Margaret Mackenzie était une jeune femme sans beauté, sans attrait : “Elle n'était ni belle ni intelligente et ne tirait aucun charme particulier de ces grâces et de ces douceurs de la jeunesse qui, chez certaines, semblent excuser le manque de beauté et d'intelligence. A 19 ans, je pourrais presque dire que Margaret Mackenzie était disgracieuse.” Cette absence de séduction explique sans doute qu'à l'âge de 34 ans,
Miss Mackenzie était toujours célibataire. Durant toutes ces années, un seul prétendant, Harry Handcock, était venu la courtiser sans succès.
Miss Mackenzie vécut une vie bien monotone consacrée à soigner son père puis son frère Walter. Mais à la mort de ce dernier, sa vie change du tout au tout. Walter avait hérité d'un cousin germain, baronnet de son état, et il décida de tout léguer à sa soeur. Margaret Mackenzie se retrouve à la tête d'une fortune considérable et bizarrement le regard des autres sur elle va être considérablement modifié…
L'héroïne d'
Anthony Trollope semble au départ bien ordinaire, bien morne et sans personnalité. La survenue de sa fortune la met sous pression, chacun souhaitant la prendre sous sa coupe. Sa belle-soeur voudrait la voir sous son toit pour soutenir le commerce de toile cirée de son mari Tom. Les prétendants vont se bousculer auprès de la jeune femme : Harry Handcock fait son retour,
John Ball le cousin déshérité voudrait éponger ses dettes, le révérend Maguire aspire à l'achat d'une cure et Mr Rubb, l'associé de son frère Tom, pourrait sauver ses affaires grâce aux beaux yeux de Margaret. Après avoir tant donné aux autres,
Miss Mackenzie souhaite expérimenter la vie et choisir enfin son destin. Elle décide de s'installer à Littlebath et tente de s'intégrer à la bonne société.
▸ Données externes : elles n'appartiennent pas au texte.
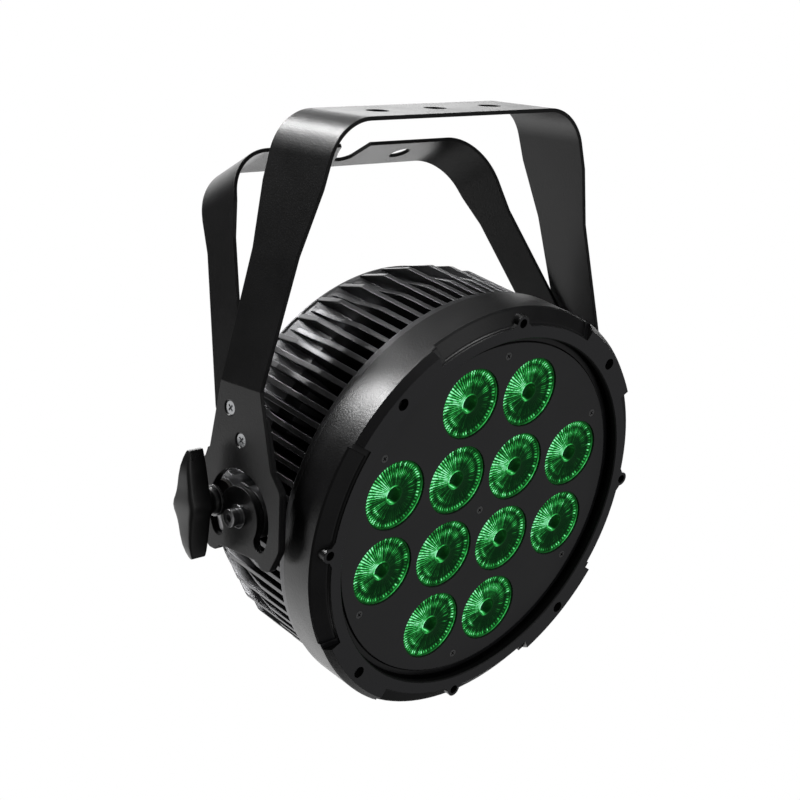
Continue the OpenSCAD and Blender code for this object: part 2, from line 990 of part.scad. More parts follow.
module data_out_socket() {
    color("#2c2c30") hung()
        in_head()
            difference() {
                socket_shell(data_out_at, 9.4, -72);
                slab(7.9 + 2 * run, 4.9 + 2 * run, 1, cover_rear_d - 3, cover_rear_d + 10,
                    data_out_at + [0, 13]);
            }
}

module data_out_insert() {
    color("#18181a") hung()
        in_head()
            difference() {
                pin(9.4, -90, -72, data_out_at);
                for (at = pin_spots(data_out_at))
                    pin(1.4, -91, -78, at);
            }
}

// Release tab of the locking socket
module data_out_latch() {
    color("#b9b9bc") hung()
        in_head()
            slab(7.9, 4.9, 1, cover_rear_d - 5, cover_rear_d + 1.5, data_out_at + [0, 13]);
}

module power_inlet() {
    color("#27435e") hung()
        in_head() {
            socket_shell(power_in_at, 9.6, -72);
            pin(5, -86, -72 + eps, power_in_at);
        }
}

module power_outlet() {
    color("#55585c") hung()
        in_head() {
            socket_shell(power_out_at, 9.6, -72);
            pin(5, -86, -72 + eps, power_out_at);
        }
}

module fuse_holder() {
    color("#1d1d20") hung()
        in_head()
            difference() {
                union() {
                    pin(9, cover_rear_d - 2, cover_rear_d, fuse_at);
                    pin(6.5, cover_rear_d - eps, -60, fuse_at);
                }
                pin(4.5 + run, cover_rear_d - 3, -83, fuse_at);
                pin(2.7, -84, -62, fuse_at);
            }
}

module fuse_cap() {
    color("#232326") hung()
        in_head()
            difference() {
                union() {
                    pin(7.4, cover_rear_d - 6, cover_rear_d - 2 - run, fuse_at);
                    pin(4.5, cover_rear_d - 3, -83.4, fuse_at);
                }
                translate([fuse_at[0], fuse_at[1], cover_rear_d - 6])
                    cube([8, 1.4, 2.4], center = true);
            }
}

module fuse_link() {
    color("#d8dcdc") hung()
        in_head()
            pin(2.6, -83.2, -63.2, fuse_at);
}

module vent_plug() {
    color("#202023") hung()
        in_head() {
            hex_nut(8, cover_rear_d - 3, cover_rear_d, vent_at);
            pin(5, cover_rear_d - eps, cover_front_d + 4, vent_at);
        }
}

module safety_loop() {
    color("#9b9b9e") hung()
        in_head() {
            for (s = [-1, 1])
                pin(3, cover_rear_d - 10, cover_front_d + 6, loop_at + [s * loop_half, 0]);
            translate([loop_at[0], loop_at[1], cover_rear_d - 10 + eps])
                rotate([-90, 0, 0])
                    rotate_extrude(angle = 180)
                        translate([loop_half, 0])
                            circle(r = 3);
        }
}

module safety_loop_nuts() {
    color("#8c8c90") hung()
        in_head()
            for (s = [-1, 1])
                difference() {
                    hex_nut(5.5, cover_front_d, cover_front_d + 4, loop_at + [s * loop_half, 0]);
                    pin(3.05, cover_front_d - 1, cover_front_d + 6,
                        loop_at + [s * loop_half, 0]);
                }
}

front_bracket();
rear_bracket();
bracket_screws();
bracket_nuts();
pivot_bushings();
pivot_bolts();
friction_pads();
clamp_washer_left();
clamp_washer_right();
clamp_knob_left();
clamp_knob_right();
knob_stud_left();
knob_stud_right();
housing();
bezel();
bezel_screws();
bezel_gasket();
face_plate();
face_screws();
face_posts();
lenses();
lens_holders();
led_board();
led_chips();
led_cable();
cable_grommet();
board_posts();
board_screws();
supply_board();
supply_transformer();
supply_capacitors();
driver_board();
driver_coils();
driver_chips();
rear_cover();
rear_cover_screws();
rear_gasket();
control_panel();
panel_screws();
display_window();
display_module();
control_board();
tact_switches();
button_menu();
button_down();
button_up();
button_enter();
data_in_socket();
data_in_pins();
data_out_socket();
data_out_insert();
data_out_latch();
power_inlet();
power_outlet();
fuse_holder();
fuse_cap();
fuse_link();
vent_plug();
safety_loop();
safety_loop_nuts();
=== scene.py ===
import math
import random

import bmesh
import bpy
import numpy as np
from mathutils import Matrix, Vector


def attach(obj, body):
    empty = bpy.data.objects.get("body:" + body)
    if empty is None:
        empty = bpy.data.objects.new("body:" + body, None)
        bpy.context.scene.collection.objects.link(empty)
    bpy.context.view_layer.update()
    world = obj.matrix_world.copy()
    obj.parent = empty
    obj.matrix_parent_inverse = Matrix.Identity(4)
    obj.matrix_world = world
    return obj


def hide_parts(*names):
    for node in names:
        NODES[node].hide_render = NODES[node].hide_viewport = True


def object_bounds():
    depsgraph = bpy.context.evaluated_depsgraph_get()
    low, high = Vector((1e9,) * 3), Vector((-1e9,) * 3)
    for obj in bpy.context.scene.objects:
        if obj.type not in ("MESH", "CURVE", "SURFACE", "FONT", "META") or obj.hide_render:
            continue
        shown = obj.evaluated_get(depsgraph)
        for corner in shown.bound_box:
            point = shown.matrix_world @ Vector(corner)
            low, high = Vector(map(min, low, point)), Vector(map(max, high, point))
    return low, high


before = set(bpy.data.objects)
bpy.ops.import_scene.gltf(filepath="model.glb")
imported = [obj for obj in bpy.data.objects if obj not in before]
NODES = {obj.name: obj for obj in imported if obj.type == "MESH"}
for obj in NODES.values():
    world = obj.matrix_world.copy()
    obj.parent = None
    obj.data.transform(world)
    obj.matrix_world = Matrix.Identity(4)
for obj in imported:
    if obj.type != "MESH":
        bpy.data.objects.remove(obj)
CAD_BOX = [list(c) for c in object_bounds()]
random.seed(11)

MM = 0.001
TILT = math.radians(9.76)
LEAN = math.radians(27.94)
PLATE = 47.1
AXIS_Z = -0.1933


# ---------------------------------------------------------------- frames

def head_matrix():
    """Head frame in mm (x right, y up, z forward of the face plate) to the row frame in m."""
    return (Matrix.Translation((0, 0, AXIS_Z)) @ Matrix.Rotation(math.pi / 2 + TILT, 4, "X")
            @ Matrix.Translation((0, 0, PLATE * MM)) @ Matrix.Scale(MM, 4))


HEAD = head_matrix()


# ---------------------------------------------------------------- materials

def new_material(name):
    m = bpy.data.materials.new(name)
    m.use_nodes = True
    nt = m.node_tree
    nt.nodes.clear()
    out = nt.nodes.new("ShaderNodeOutputMaterial")
    bsdf = nt.nodes.new("ShaderNodeBsdfPrincipled")
    nt.links.new(bsdf.outputs[0], out.inputs[0])
    return m, nt, bsdf


def coords(nt, scale=1.0):
    tex = nt.nodes.new("ShaderNodeTexCoord")
    mp = nt.nodes.new("ShaderNodeMapping")
    mp.inputs["Scale"].default_value = (scale, scale, scale)
    nt.links.new(tex.outputs["Object"], mp.inputs[0])
    return mp.outputs[0]


def noise(nt, co, scale, detail=4.0, rough=0.55):
    n = nt.nodes.new("ShaderNodeTexNoise")
    n.inputs["Scale"].default_value = scale
    n.inputs["Detail"].default_value = detail
    n.inputs["Roughness"].default_value = rough
    nt.links.new(co, n.inputs["Vector"])
    return n.outputs["Fac"]


def ramp(nt, fac, lo, hi, p0=0.3, p1=0.7):
    r = nt.nodes.new("ShaderNodeMapRange")
    r.inputs["From Min"].default_value = p0
    r.inputs["From Max"].default_value = p1
    r.inputs["To Min"].default_value = lo
    r.inputs["To Max"].default_value = hi
    nt.links.new(fac, r.inputs["Value"])
    return r.outputs[0]


def mix_color(nt, fac, a, b):
    m = nt.nodes.new("ShaderNodeMix")
    m.data_type = "RGBA"
    nt.links.new(fac, m.inputs["Factor"])
    m.inputs["A"].default_value = (*a, 1)
    m.inputs["B"].default_value = (*b, 1)
    return m.outputs["Result"]


def rounded_normal(nt, radius):
    b = nt.nodes.new("ShaderNodeBevel")
    b.samples = 6
    b.inputs["Radius"].default_value = radius
    return b.outputs[0]


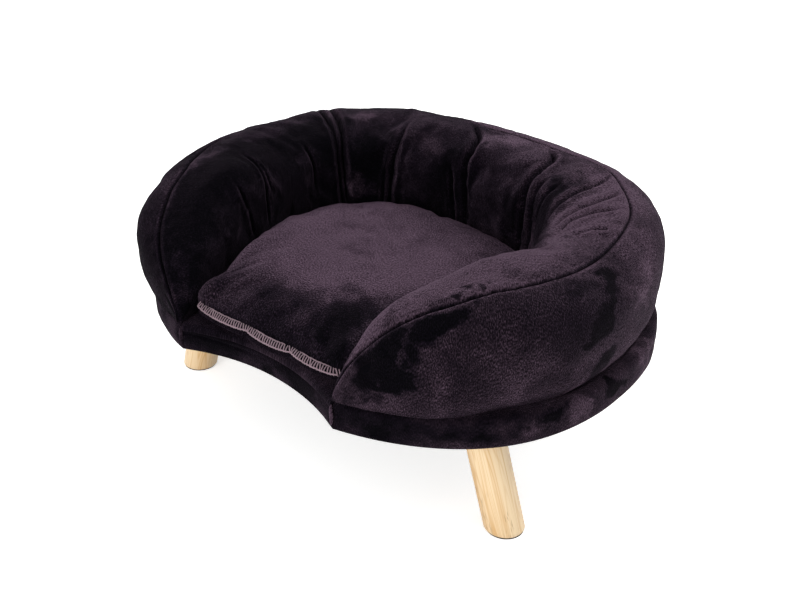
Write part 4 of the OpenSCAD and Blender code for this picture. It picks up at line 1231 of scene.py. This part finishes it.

L'expérience ne sera pas vraiment positive mais notre héroïne fera montre de beaucoup de caractère. le personnage de
Miss Mackenzie est très attachant, douce et désintéressée, elle n'est pas non plus dépourvue de fermeté comme certaines héroïnes victoriennes.
L'intrigue du roman d'
Anthony Trollope est finalement assez mince, il ne se passe pas grand chose durant les 400 pages qui le composent. Mais quelle extraordinaire maîtrise chez Trollope ! (ce qui énervait prodigieusement
Tolstoï !) Il n'y a aucun temps mort, aucun ennui durant la lecture. La grande force de l'auteur est sa capacité à s'intéresser à chacun de ses personnages. Chacun est développé et a une véritable épaisseur psychologique. Chaque apparition enrichit véritablement l'intrigue. Rien n'est laissé au hasard, tout est travaillé dans les moindres détails comme par exemple le fait que Mr Rubb porte des gants jaunes qui trahissent son mauvais goût et donc son niveau social.
Anthony Trollope use discrètement de l'ironie et de la satire sociale. Les querelles des deux clans qui s'opposent à Littlebath (ceux qui vont à l'église de Mr Stumfold et ceux qui n'y vont pas) paraissent rapidement stupides et totalement futiles. de même, les ambitions sociales de Mrs Tom Mackenzie sont tournées en ridicule lors d'un repas mémorable. La moquerie de Trollope touche surtout les orgueilleux, les infatués.
Anthony Trollope est brillant et “
Miss Mackenzie” superbe. Je ne saurais trop vous conseiller ce roman au style fluide et captivant. Encore un auteur victorien qui entre dans mon panthéon d'auteurs préférés.